Cruzo tras ellos la puerta delantera y llegamos dando tumbos al Saab. Gil enciende el motor, inundándolo de gasolina, y el coche ruge en punto muerto, haciendo tanto ruido que las luces de la casa vecina vuelven a encenderse. Mete primera y acelera de nuevo: los neumáticos se aferran al asfalto y el coche sale disparado. En el momento en que doblamos por un camino adyacente vemos el primer coche patrulla que llega por el extremo opuesto de la calle. Lo vemos detenerse frente a la casa de Taft.
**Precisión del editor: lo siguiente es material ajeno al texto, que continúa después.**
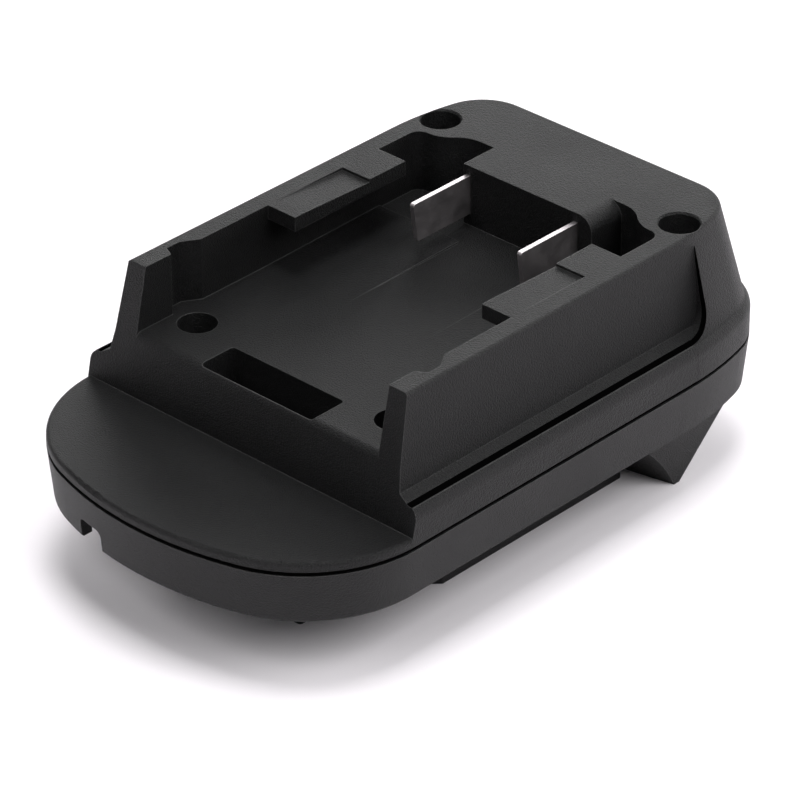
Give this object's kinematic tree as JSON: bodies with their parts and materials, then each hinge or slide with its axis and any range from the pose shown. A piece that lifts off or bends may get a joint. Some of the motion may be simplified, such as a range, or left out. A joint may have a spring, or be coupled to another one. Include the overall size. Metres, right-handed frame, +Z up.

– ¿Adonde vamos? -dice Gil, mirando a Paul por el espejo retrovisor.

– Al Ivy.

Capítulo 28

Cuando llegamos, el club está en silencio. Alguien ha apilado trapos viejos sobre el suelo del vestíbulo para secar el alcohol que Parker ha derramado, pero todavía relucen charcos aquí y allá.

Las cortinas y los manteles están manchados. El personal no aparece por ninguna parte. Kelly Danner parece haber echado del club hasta la última alma.

La alfombra de la escalera está húmeda, porque los asistentes han arrastrado alcohol con las suelas de sus zapatos al subir. Tras entrar en el Salón de Oficiales, Gil cierra la puerta y enciende la lámpara del techo. Los restos de la barra destrozada han sido apilados en una esquina. En la chimenea hay un fuego abandonado, pero las brasas están ardiendo todavía, escupiendo llamas dispersas y un calor intenso.

Al ver el teléfono sobre la mesa, pienso en el número que no pude recordar cuando el teléfono de Gil se apagó, y comprendo de repente de qué se trata todo este asunto. Un fallo de la memoria; un error en la comunicación. La línea que conectaba a Paul y a Curry se ha llenado de estática, y de alguna manera el mensaje de Curry se ha perdido. Sin embargo, Curry ha dejado muy claro cuáles son sus exigencias.

«Dime dónde está el plano, Vincent -le dijo en la conferencia del Viernes Santo-, y no volverás a verme. Nada más hay entre nosotros.» Pero Taft se negó.

Gil saca una llave y abre la caja fuerte de caoba.

– Aquí lo tienes -le dice a Paul, sacando el mapa.

Puedo ver a Curry de nuevo, avanzando hacia Paul en el patio y luego regresando hacia la capilla, hacia Dickinson Hall, hacia el despacho de Bill Stein.